◆ WHAT NEEDS TO BE DONE
Reproduce, exactly and in full, only the lines below from the one containing "The build123d and" through the one containing "collar_section(), abs_skin, crease=70)".

Scripts that build objects
— START —

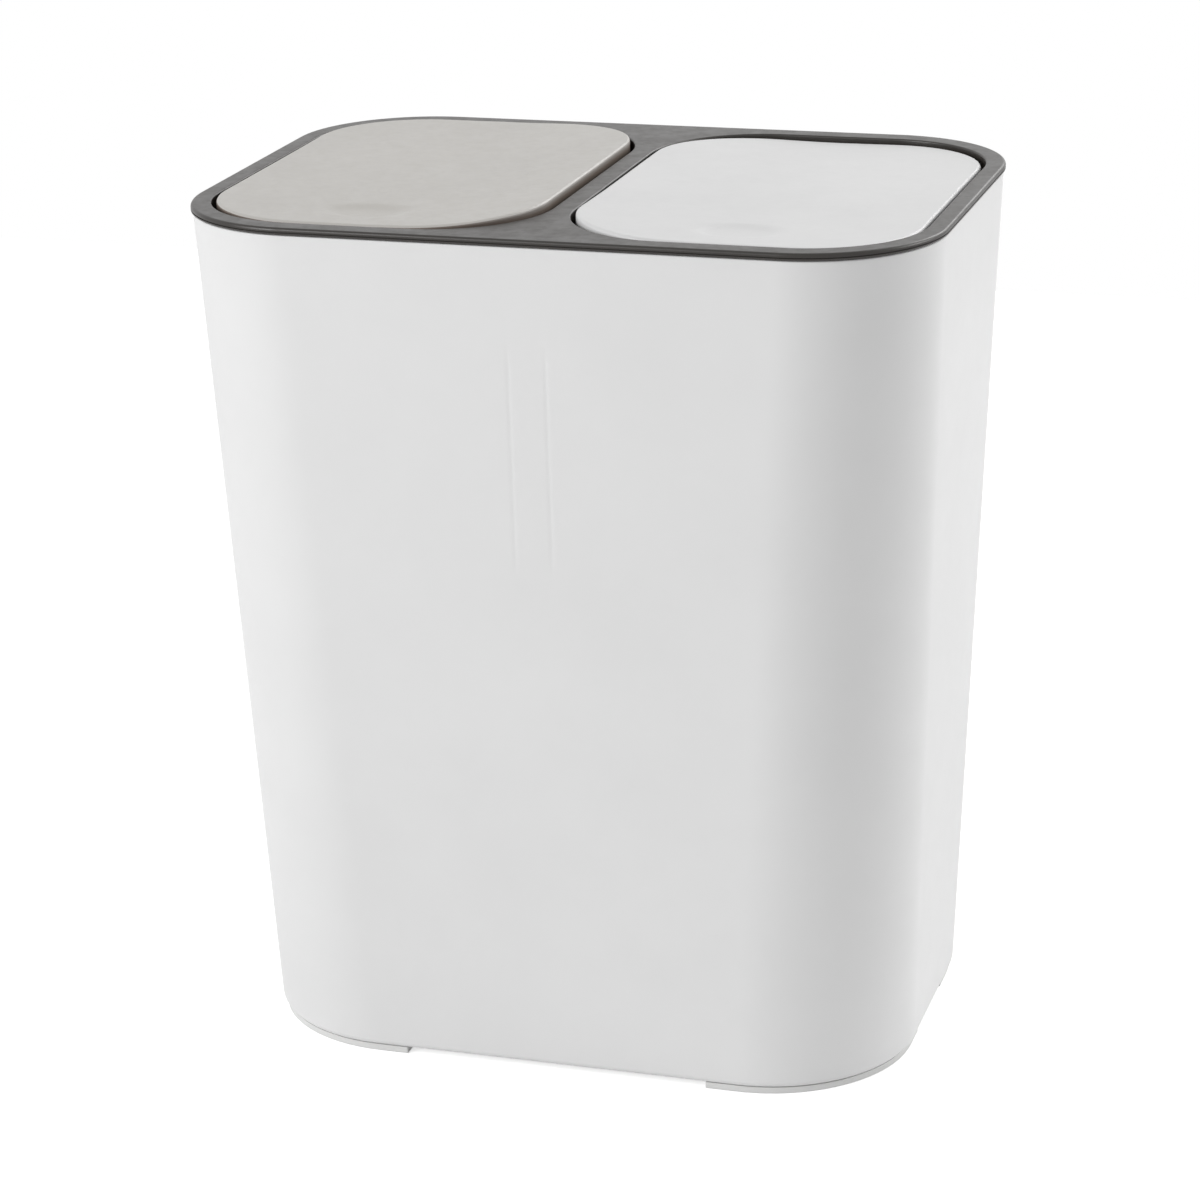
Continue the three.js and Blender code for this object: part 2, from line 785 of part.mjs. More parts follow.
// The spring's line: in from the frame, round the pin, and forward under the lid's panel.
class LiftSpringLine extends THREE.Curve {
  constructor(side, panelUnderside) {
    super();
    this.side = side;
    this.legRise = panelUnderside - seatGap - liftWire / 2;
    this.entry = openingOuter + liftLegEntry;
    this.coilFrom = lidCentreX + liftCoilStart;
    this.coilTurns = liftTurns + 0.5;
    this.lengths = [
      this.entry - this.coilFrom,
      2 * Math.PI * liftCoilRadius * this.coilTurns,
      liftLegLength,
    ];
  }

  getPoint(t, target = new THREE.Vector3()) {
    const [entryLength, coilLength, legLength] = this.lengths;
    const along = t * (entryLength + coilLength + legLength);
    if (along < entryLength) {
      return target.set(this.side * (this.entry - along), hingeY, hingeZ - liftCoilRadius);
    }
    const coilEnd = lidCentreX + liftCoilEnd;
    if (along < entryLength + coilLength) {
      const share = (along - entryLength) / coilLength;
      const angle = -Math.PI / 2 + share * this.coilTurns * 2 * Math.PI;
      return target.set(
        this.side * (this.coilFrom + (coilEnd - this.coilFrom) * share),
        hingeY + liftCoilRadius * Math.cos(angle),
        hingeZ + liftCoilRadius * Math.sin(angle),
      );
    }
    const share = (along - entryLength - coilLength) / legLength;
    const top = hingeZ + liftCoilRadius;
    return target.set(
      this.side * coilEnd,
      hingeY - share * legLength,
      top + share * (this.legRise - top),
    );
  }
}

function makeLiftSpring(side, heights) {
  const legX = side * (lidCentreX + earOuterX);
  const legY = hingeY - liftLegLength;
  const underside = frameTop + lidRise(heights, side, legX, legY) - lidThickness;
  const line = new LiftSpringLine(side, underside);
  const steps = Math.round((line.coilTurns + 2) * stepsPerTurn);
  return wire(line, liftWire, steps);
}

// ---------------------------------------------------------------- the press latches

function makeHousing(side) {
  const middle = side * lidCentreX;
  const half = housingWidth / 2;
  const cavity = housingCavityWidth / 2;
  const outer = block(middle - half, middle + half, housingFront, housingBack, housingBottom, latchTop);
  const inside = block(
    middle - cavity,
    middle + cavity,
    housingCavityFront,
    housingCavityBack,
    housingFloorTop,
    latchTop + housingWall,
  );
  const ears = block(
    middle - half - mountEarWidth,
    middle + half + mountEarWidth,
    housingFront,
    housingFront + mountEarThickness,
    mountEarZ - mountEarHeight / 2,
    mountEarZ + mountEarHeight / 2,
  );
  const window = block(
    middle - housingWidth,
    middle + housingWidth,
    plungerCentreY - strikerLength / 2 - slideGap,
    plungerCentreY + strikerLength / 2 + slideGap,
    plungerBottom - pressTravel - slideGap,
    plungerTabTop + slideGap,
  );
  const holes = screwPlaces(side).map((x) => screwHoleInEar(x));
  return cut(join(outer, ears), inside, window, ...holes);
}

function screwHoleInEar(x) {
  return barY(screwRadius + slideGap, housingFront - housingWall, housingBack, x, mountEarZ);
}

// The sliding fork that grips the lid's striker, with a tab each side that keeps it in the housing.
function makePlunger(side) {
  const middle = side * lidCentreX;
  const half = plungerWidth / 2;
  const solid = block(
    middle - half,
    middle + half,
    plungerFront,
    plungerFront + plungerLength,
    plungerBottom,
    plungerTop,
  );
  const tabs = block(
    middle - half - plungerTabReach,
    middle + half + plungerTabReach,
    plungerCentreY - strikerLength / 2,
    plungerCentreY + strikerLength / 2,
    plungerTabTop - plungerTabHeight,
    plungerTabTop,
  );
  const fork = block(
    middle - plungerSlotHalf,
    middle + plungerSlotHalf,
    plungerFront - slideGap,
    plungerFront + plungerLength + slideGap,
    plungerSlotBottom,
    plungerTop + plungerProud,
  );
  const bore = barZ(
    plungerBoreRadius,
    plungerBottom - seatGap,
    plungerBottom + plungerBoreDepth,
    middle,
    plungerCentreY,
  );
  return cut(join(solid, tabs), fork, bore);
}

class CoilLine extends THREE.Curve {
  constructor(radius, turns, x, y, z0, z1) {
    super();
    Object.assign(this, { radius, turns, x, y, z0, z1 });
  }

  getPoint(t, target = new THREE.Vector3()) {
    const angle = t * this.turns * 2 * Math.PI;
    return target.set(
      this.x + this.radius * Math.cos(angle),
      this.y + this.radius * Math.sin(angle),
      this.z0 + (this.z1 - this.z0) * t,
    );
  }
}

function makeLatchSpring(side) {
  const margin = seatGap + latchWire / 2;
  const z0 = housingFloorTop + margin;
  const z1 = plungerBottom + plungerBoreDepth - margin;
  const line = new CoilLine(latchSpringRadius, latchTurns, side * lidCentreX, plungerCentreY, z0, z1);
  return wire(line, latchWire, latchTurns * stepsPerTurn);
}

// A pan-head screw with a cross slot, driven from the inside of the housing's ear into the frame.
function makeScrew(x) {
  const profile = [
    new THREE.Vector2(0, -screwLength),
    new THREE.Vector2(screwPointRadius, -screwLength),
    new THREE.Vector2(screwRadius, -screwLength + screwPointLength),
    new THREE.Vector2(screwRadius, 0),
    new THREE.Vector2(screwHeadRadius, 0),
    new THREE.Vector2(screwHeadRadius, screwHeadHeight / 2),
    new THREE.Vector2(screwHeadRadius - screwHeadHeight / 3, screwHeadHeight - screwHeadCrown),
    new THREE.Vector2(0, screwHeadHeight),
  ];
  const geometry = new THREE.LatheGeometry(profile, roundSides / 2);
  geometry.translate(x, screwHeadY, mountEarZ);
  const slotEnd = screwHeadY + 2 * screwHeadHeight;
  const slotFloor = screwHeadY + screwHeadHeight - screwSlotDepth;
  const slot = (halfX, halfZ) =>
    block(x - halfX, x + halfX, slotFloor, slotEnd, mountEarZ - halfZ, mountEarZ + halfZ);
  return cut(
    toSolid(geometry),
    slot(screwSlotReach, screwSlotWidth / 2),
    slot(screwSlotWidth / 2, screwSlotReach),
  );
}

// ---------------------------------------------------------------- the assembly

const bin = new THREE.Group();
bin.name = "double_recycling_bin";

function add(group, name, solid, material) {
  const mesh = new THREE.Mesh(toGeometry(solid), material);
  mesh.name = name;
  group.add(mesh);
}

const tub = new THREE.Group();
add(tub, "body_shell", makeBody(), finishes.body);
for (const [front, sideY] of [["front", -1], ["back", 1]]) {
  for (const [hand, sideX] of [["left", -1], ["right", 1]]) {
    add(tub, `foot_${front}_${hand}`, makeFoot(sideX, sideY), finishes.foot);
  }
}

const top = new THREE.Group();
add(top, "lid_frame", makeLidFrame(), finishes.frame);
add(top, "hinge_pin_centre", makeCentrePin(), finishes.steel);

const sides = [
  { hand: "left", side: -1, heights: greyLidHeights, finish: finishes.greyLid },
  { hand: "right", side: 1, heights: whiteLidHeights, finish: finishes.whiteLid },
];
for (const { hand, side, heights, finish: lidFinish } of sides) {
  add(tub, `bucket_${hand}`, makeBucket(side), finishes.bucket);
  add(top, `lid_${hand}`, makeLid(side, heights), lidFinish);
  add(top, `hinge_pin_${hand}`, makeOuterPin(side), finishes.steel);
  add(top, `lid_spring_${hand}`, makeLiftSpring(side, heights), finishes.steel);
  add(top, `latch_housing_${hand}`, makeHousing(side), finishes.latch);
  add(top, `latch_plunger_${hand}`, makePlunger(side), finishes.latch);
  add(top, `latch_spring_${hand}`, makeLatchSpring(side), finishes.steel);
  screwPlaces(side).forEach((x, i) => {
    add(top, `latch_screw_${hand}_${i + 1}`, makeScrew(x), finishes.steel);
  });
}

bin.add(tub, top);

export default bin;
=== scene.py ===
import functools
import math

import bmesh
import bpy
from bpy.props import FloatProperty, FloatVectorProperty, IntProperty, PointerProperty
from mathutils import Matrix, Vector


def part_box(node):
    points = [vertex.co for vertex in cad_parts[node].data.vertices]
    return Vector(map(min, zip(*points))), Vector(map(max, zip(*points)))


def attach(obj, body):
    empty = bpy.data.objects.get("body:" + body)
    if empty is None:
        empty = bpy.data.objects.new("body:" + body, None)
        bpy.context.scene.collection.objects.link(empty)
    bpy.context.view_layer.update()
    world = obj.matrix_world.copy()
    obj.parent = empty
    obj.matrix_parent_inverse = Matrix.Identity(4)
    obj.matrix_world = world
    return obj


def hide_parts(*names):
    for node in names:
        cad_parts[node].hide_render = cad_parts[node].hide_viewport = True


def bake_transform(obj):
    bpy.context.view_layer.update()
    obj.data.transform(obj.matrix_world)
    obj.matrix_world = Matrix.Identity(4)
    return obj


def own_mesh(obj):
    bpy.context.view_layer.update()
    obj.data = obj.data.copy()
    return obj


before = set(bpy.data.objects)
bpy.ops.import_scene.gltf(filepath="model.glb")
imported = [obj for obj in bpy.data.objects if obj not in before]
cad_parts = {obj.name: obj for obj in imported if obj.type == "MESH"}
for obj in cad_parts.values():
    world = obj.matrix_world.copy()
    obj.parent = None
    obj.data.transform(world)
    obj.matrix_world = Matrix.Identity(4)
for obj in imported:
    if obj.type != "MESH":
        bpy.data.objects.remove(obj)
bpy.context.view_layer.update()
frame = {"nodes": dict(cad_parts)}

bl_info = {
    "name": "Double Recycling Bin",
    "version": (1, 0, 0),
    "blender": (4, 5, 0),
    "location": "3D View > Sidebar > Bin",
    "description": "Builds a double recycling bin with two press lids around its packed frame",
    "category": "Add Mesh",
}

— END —
— START —

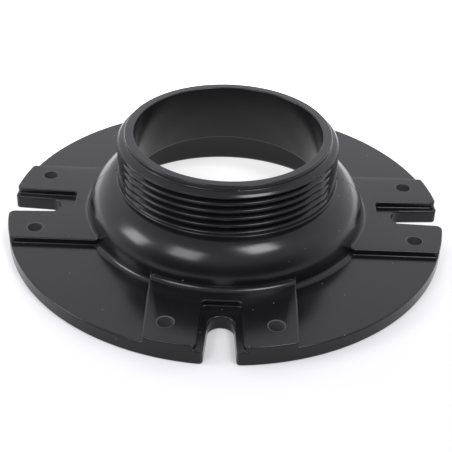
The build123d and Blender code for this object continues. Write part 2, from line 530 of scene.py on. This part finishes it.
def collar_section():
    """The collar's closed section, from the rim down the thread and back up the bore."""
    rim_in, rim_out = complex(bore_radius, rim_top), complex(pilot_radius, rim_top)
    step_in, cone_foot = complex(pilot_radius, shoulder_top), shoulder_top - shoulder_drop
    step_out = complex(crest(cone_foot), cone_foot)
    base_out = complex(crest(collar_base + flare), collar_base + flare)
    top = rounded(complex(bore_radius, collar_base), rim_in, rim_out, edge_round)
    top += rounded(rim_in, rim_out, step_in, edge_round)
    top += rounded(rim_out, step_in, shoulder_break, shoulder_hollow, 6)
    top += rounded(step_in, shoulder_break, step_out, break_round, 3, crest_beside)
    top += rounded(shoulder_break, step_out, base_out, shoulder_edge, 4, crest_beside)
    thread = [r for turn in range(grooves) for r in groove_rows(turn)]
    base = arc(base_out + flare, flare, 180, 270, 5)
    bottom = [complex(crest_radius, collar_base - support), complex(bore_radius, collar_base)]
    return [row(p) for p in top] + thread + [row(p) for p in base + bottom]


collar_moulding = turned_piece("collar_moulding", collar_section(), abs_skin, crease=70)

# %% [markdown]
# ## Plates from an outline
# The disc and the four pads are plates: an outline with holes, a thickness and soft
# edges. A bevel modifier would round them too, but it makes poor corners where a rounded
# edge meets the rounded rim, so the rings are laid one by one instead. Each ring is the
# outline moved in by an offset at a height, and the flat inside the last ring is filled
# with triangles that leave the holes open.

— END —

◆ FINISHED TASK
The build123d and Blender code for this object continues. Write part 2, from line 530 of scene.py on. This part finishes it.
def collar_section():
    """The collar's closed section, from the rim down the thread and back up the bore."""
    rim_in, rim_out = complex(bore_radius, rim_top), complex(pilot_radius, rim_top)
    step_in, cone_foot = complex(pilot_radius, shoulder_top), shoulder_top - shoulder_drop
    step_out = complex(crest(cone_foot), cone_foot)
    base_out = complex(crest(collar_base + flare), collar_base + flare)
    top = rounded(complex(bore_radius, collar_base), rim_in, rim_out, edge_round)
    top += rounded(rim_in, rim_out, step_in, edge_round)
    top += rounded(rim_out, step_in, shoulder_break, shoulder_hollow, 6)
    top += rounded(step_in, shoulder_break, step_out, break_round, 3, crest_beside)
    top += rounded(shoulder_break, step_out, base_out, shoulder_edge, 4, crest_beside)
    thread = [r for turn in range(grooves) for r in groove_rows(turn)]
    base = arc(base_out + flare, flare, 180, 270, 5)
    bottom = [complex(crest_radius, collar_base - support), complex(bore_radius, collar_base)]
    return [row(p) for p in top] + thread + [row(p) for p in base + bottom]


collar_moulding = turned_piece("collar_moulding", collar_section(), abs_skin, crease=70)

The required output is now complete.